Nothing but the lines from the line that contains "on the ground." through the line that contains "cad_parts[obj.name] = obj" should appear in the output, each reproduced exactly.

━━━━━━

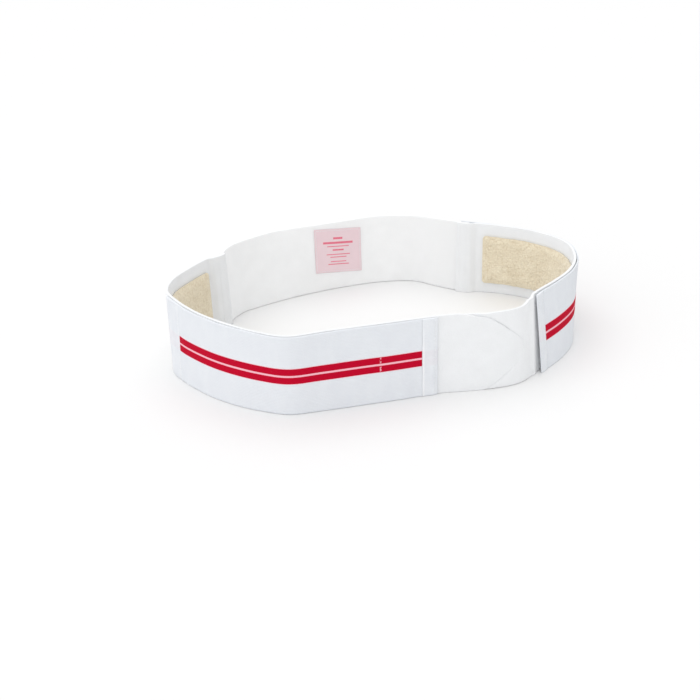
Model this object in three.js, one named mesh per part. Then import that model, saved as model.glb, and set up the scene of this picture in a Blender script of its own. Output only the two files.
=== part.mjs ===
// A pelvic support belt, fastened into its loop and standing on its lower edge.
// Two wings are sewn to a back panel and close in front with a clipped tab over a hook patch.
// An elastic strap with a hem at each end lies on the outside of each wing, and a soft pad inside.
// Millimetres, +Z up, +X to the right and +Y towards the back panel.
import * as THREE from "three";

// Driving sizes of the belt
const LOOP_WIDTH = 380;
const LOOP_DEPTH = 298;
const BELT_HEIGHT = 75;
const BELT_WALL = 2.4;
const BACK_LENGTH = 307;
const GAP = 0.3;

// Seams between the back panel and the wings
const SEAM_LAP = 12;
const SEAM_JOG = 8;

// Front closure
const CLOSURE_OVERLAP = 85;
const CLOSURE_JOG = 26;
const TAB_CLIP_LENGTH = 38;
const TAB_CLIP_HEIGHT = 29;
const TAB_DROP = 5;
const UNDERLAP_RISE = 0.5;
const UNDERLAP_DROP = 2;
const HOOK_WALL = 1;
const HOOK_LENGTH = 38;
const HOOK_HEIGHT = 50;

// Elastic straps. A lift is how far a strap's end stands off the belt.
const STRAP_HEIGHT = 74.5;
const STRAP_WALL = 1.5;
const HEM_WALL = 2.1;
const LEFT_STRAP_LENGTH = 283;
const RIGHT_STRAP_LENGTH = 270.5;
const TAB_BARE = 80;
const SIDE_HEM = 26;
const LEFT_FRONT_HEM = 14;
const RIGHT_FRONT_HEM = 12;
const REAR_HEM = 14;
const REAR_OVER_SEAM = 11;
const FRONT_LIFT_LOW = 4.2;
const FRONT_LIFT_HIGH = 1.6;
const REAR_LIFT_LOW = 0.5;
const REAR_LIFT_HIGH = 3;
const LIFT_LENGTH = 70;

// Pads and label
const PAD_LENGTH = 165;
const PAD_HEIGHT = 52;
const PAD_FROM_TOP = 12;
const PAD_WALL = 3;
const LEFT_PAD_TO_SEAM = 11;
const RIGHT_PAD_TO_SEAM = 15;
const LABEL_LENGTH = 52;
const LABEL_HEIGHT = 48.5;
const LABEL_WALL = 1;
const LABEL_SHIFT = -4.5;
const LABEL_TILT = 5;
const LABEL_FROM_TOP = 7.5;

// Length of one facet along the loop
const FACET = 6;
const FACETS_UP = 2;

// The loop seen from above, against the clock from the middle of the back panel. It is the line that
// the belt's outer face follows. side and depth are shares of LOOP_WIDTH and LOOP_DEPTH from the
// loop's middle, and lean is how far the upper edge stands out over the lower one, a share of
// BELT_HEIGHT.
const OUTLINE = [
  { side: -0.104, depth: 0.442, lean: -0.01 },
  { side: -0.176, depth: 0.406, lean: 0.03 },
  { side: -0.253, depth: 0.362, lean: 0.10 },
  { side: -0.318, depth: 0.305, lean: 0.07 },
  { side: -0.356, depth: 0.262, lean: 0.05 },
  { side: -0.380, depth: 0.209, lean: 0.05 },
  { side: -0.392, depth: 0.161, lean: 0.03 },
  { side: -0.426, depth: 0.122, lean: 0.02 },
  { side: -0.464, depth: 0.044, lean: 0.03 },
  { side: -0.496, depth: -0.046, lean: 0.03 },
  { side: -0.503, depth: -0.136, lean: 0.01 },
  { side: -0.480, depth: -0.213, lean: -0.04 },
  { side: -0.429, depth: -0.304, lean: -0.03 },
  { side: -0.359, depth: -0.391, lean: -0.02 },
  { side: -0.272, depth: -0.462, lean: 0.03 },
  { side: -0.204, depth: -0.494, lean: 0.06 },
  { side: -0.122, depth: -0.472, lean: 0.03 },
  { side: -0.004, depth: -0.437, lean: 0.02 },
  { side: 0.128, depth: -0.398, lean: 0.03 },
  { side: 0.259, depth: -0.378, lean: 0.00 },
  { side: 0.328, depth: -0.344, lean: -0.03 },
  { side: 0.374, depth: -0.263, lean: -0.08 },
  { side: 0.436, depth: -0.173, lean: -0.09 },
  { side: 0.482, depth: -0.076, lean: -0.03 },
  { side: 0.502, depth: 0.035, lean: 0.05 },
  { side: 0.494, depth: 0.162, lean: 0.07 },
  { side: 0.439, depth: 0.276, lean: -0.02 },
  { side: 0.339, depth: 0.353, lean: -0.01 },
  { side: 0.248, depth: 0.389, lean: 0.05 },
  { side: 0.187, depth: 0.437, lean: 0.04 },
  { side: 0.124, depth: 0.486, lean: -0.02 },
  { side: 0.022, depth: 0.491, lean: 0.01 },
];

// The place of the tab's tip, as a share of the loop's whole length from the middle of the back panel
const TAB_TIP_AT = 0.5862;

const outline = new THREE.CatmullRomCurve3(
  OUTLINE.map((row) => new THREE.Vector3(
    row.side * LOOP_WIDTH,
    row.depth * LOOP_DEPTH,
    row.lean * BELT_HEIGHT,
  )),
  true,
);
outline.arcLengthDivisions = 3000;
const GIRTH = outline.getLength();
const LEFT_SEAM = BACK_LENGTH / 2;
const RIGHT_SEAM = GIRTH - BACK_LENGTH / 2;
const TAB_TIP = TAB_TIP_AT * GIRTH;

// The point that lies out millimetres outside the outline and up millimetres above the ground, at
// along millimetres from the middle of the back panel.
function place(along, out, up) {
  const share = THREE.MathUtils.euclideanModulo(along / GIRTH, 1);
  const point = outline.getPointAt(share);
  const way = outline.getTangentAt(share).setZ(0).normalize();
  const leaning = out + point.z * (up / BELT_HEIGHT - 0.5);
  return new THREE.Vector3(point.x + way.y * leaning, point.y - way.x * leaning, up);
}

// 0 up to from, 1 after to, and a soft rise between them
function ease(value, from, to) {
  return THREE.MathUtils.smoothstep(value, from, to);
}

// A closed wall from one place along the loop to another. outer, lower and upper are numbers or
// functions of the place along the loop, and outer may use the share of the height too.
function wall(name, colour, roughness, from, to, { outer, thickness, lower, upper }) {
  const at = (value, ...where) => (typeof value === "function" ? value(...where) : value);
  const steps = Math.max(2, Math.ceil((to - from) / FACET));
  const shape = new THREE.BoxGeometry(1, 1, 1, steps, 1, FACETS_UP);
  const points = shape.getAttribute("position");
  for (let i = 0; i < points.count; i += 1) {
    const along = THREE.MathUtils.lerp(from, to, points.getX(i) + 0.5);
    const share = points.getZ(i) + 0.5;
    const inward = (points.getY(i) + 0.5) * thickness;
    const up = THREE.MathUtils.lerp(at(lower, along), at(upper, along), share);
    const bent = place(along, at(outer, along, share) - inward, up);
    points.setXYZ(i, bent.x, bent.y, bent.z);
  }
  shape.computeVertexNormals();
  const material = new THREE.MeshStandardMaterial({ color: colour, roughness, metalness: 0 });
  const mesh = new THREE.Mesh(shape, material);
  mesh.name = name;
  return mesh;
}

const WHITE = 0xeaedf1;
const CREAM = 0xe0d2ae;
const PINK = 0xe4cbd4;
const HOOK_WHITE = 0xf2f3f4;
const CLOTH_ROUGHNESS = 0.9;

function backPanel() {
  return wall("back_panel", WHITE, CLOTH_ROUGHNESS, -LEFT_SEAM, LEFT_SEAM, {
    outer: 0,
    thickness: BELT_WALL,
    lower: 0,
    upper: BELT_HEIGHT,
  });
}

// How far a wing lies inside the outline near its seam, where it laps inside the back panel
function seamInset(beyondSeam) {
  return (BELT_WALL + GAP) * (1 - ease(beyondSeam, 1, 1 + SEAM_JOG));
}

// How much the tab's clipped corner takes off its height near the tip
function tabClip(along) {
  const share = THREE.MathUtils.clamp((TAB_TIP - along) / TAB_CLIP_LENGTH, 0, 1);
  return TAB_CLIP_HEIGHT * (1 - share) ** 1.25;
}

// The left wing goes round the left side and the front, and ends in the clipped tab of the closure.
function leftWing() {
  const tabStart = TAB_TIP - TAB_CLIP_LENGTH;
  const drop = (along) => TAB_DROP * ease(along, tabStart - CLOSURE_JOG, tabStart);
  return wall("left_wing", WHITE, CLOTH_ROUGHNESS, LEFT_SEAM - SEAM_LAP, TAB_TIP, {
    outer: (along) => -seamInset(along - LEFT_SEAM),
    thickness: BELT_WALL,
    lower: (along) => tabClip(along),
    upper: (along) => BELT_HEIGHT - drop(along) - tabClip(along),
  });
}

// The right wing goes under the tab, behind the hook patch.
const UNDERLAP_INSET = BELT_WALL + HOOK_WALL + 2 * GAP;
const UNDERLAP_END = TAB_TIP - CLOSURE_OVERLAP;

function rightWing() {
  const clear = TAB_TIP + GAP;
  const raised = (along) => 1 - ease(along, clear, clear + CLOSURE_JOG);
  return wall("right_wing", WHITE, CLOTH_ROUGHNESS, UNDERLAP_END, RIGHT_SEAM + SEAM_LAP, {
    outer: (along) => -UNDERLAP_INSET * raised(along) - seamInset(RIGHT_SEAM - along),
    thickness: BELT_WALL,
    lower: (along) => UNDERLAP_RISE * raised(along),
    upper: (along) => BELT_HEIGHT - UNDERLAP_DROP * raised(along),
  });
}

function closureHook() {
  const end = TAB_TIP - TAB_CLIP_LENGTH;
  const middle = (BELT_HEIGHT - TAB_DROP) / 2;
  return wall("closure_hook", HOOK_WHITE, CLOTH_ROUGHNESS, end - HOOK_LENGTH, end, {
    outer: -BELT_WALL - GAP,
    thickness: HOOK_WALL,
    lower: middle - HOOK_HEIGHT / 2,
    upper: middle + HOOK_HEIGHT / 2,
  });
}

function pad(name, from, to) {
  return wall(name, CREAM, 1, from, to, {
    outer: -BELT_WALL - GAP,
    thickness: PAD_WALL,
    lower: BELT_HEIGHT - PAD_FROM_TOP - PAD_HEIGHT,
    upper: BELT_HEIGHT - PAD_FROM_TOP,
  });
}

function label() {
  const middle = LABEL_SHIFT;
  const tilt = (along) => ((along - middle) / LABEL_LENGTH) * LABEL_TILT;
  const top = BELT_HEIGHT - LABEL_FROM_TOP;
  return wall("label", PINK, 0.7, middle - LABEL_LENGTH / 2, middle + LABEL_LENGTH / 2, {
    outer: -BELT_WALL - GAP,
    thickness: LABEL_WALL,
    lower: (along) => top - LABEL_HEIGHT + tilt(along),
    upper: (along) => top + tilt(along),
  });
}

// A strap is an elastic band between two thicker hems, which it meets with a small gap. A hem has
// its name, its length along the loop and how far its lower and upper edges stand off the belt.
function strap(name, start, end, startHem, endHem) {
  const lifted = (along, share, tip, hem) => {
    const near = THREE.MathUtils.clamp(1 - Math.abs(along - tip) / LIFT_LENGTH, 0, 1);
    return THREE.MathUtils.lerp(hem.liftLow, hem.liftHigh, share) * near ** 2;
  };
  const inner = (along, share) =>
    GAP + lifted(along, share, start, startHem) + lifted(along, share, end, endHem);
  const band = (part, from, to, thickness) =>
    wall(name + part, WHITE, CLOTH_ROUGHNESS, from, to, {
      outer: (along, share) => inner(along, share) + thickness,
      thickness,
      lower: 0,
      upper: STRAP_HEIGHT,
    });
  return [
    band(startHem.name, start, start + startHem.length - GAP, HEM_WALL),
    band("", start + startHem.length, end - endHem.length, STRAP_WALL),
    band(endHem.name, end - endHem.length + GAP, end, HEM_WALL),
  ];
}

function leftStrap() {
  const end = TAB_TIP - TAB_BARE;
  return strap(
    "left_strap",
    end - LEFT_STRAP_LENGTH,
    end,
    { name: "_side_hem", length: SIDE_HEM, liftLow: 0, liftHigh: 0 },
    { name: "_front_hem", length: LEFT_FRONT_HEM, liftLow: 0, liftHigh: 0 },
  );
}

function rightStrap() {
  const lifts = { liftLow: FRONT_LIFT_LOW, liftHigh: FRONT_LIFT_HIGH };
  const end = RIGHT_SEAM + REAR_OVER_SEAM;
  return strap(
    "right_strap",
    end - RIGHT_STRAP_LENGTH,
    end,
    { name: "_front_hem", length: RIGHT_FRONT_HEM, ...lifts },
    { name: "_rear_hem", length: REAR_HEM, liftLow: REAR_LIFT_LOW, liftHigh: REAR_LIFT_HIGH },
  );
}

const belt = new THREE.Group();
belt.name = "pelvic_support_belt";
belt.add(backPanel(), leftWing(), rightWing(), closureHook(), label());
const LEFT_PAD_EDGE = LEFT_SEAM + LEFT_PAD_TO_SEAM;
const RIGHT_PAD_EDGE = RIGHT_SEAM - RIGHT_PAD_TO_SEAM;
belt.add(pad("left_pad", LEFT_PAD_EDGE, LEFT_PAD_EDGE + PAD_LENGTH));
belt.add(pad("right_pad", RIGHT_PAD_EDGE - PAD_LENGTH, RIGHT_PAD_EDGE));
belt.add(...leftStrap(), ...rightStrap());

// The origin is the middle of the space that the belt takes on the ground.
const middle = new THREE.Box3().setFromObject(belt).getCenter(new THREE.Vector3());
belt.position.set(-middle.x, -middle.y, 0);

export default belt;
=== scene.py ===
"""A pelvic support belt fastened into its loop: white brushed cloth, elastic straps with a red
double stripe, cream looped pads and a sewn label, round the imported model. Metres."""
import math

import bpy
import numpy as np
from mathutils import Matrix, Vector

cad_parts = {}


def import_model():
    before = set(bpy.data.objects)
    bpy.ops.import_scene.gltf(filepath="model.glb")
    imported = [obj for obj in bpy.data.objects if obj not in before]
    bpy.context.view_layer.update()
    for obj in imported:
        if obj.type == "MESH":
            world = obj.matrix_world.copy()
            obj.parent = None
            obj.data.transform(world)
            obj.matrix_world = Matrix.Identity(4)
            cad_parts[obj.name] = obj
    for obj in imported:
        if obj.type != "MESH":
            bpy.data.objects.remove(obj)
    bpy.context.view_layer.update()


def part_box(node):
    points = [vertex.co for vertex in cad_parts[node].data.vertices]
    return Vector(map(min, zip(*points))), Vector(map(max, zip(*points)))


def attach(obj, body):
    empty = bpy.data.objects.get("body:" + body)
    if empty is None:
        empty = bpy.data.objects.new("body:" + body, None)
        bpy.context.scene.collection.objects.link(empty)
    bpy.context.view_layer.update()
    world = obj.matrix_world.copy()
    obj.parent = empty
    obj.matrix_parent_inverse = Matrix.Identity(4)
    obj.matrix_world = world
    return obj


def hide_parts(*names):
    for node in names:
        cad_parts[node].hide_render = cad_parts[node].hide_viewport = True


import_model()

MM = 0.001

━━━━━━

TASK RESULT:
// The origin is the middle of the space that the belt takes on the ground.
const middle = new THREE.Box3().setFromObject(belt).getCenter(new THREE.Vector3());
belt.position.set(-middle.x, -middle.y, 0);

export default belt;
=== scene.py ===
"""A pelvic support belt fastened into its loop: white brushed cloth, elastic straps with a red
double stripe, cream looped pads and a sewn label, round the imported model. Metres."""
import math

import bpy
import numpy as np
from mathutils import Matrix, Vector

cad_parts = {}


def import_model():
    before = set(bpy.data.objects)
    bpy.ops.import_scene.gltf(filepath="model.glb")
    imported = [obj for obj in bpy.data.objects if obj not in before]
    bpy.context.view_layer.update()
    for obj in imported:
        if obj.type == "MESH":
            world = obj.matrix_world.copy()
            obj.parent = None
            obj.data.transform(world)
            obj.matrix_world = Matrix.Identity(4)
            cad_parts[obj.name] = obj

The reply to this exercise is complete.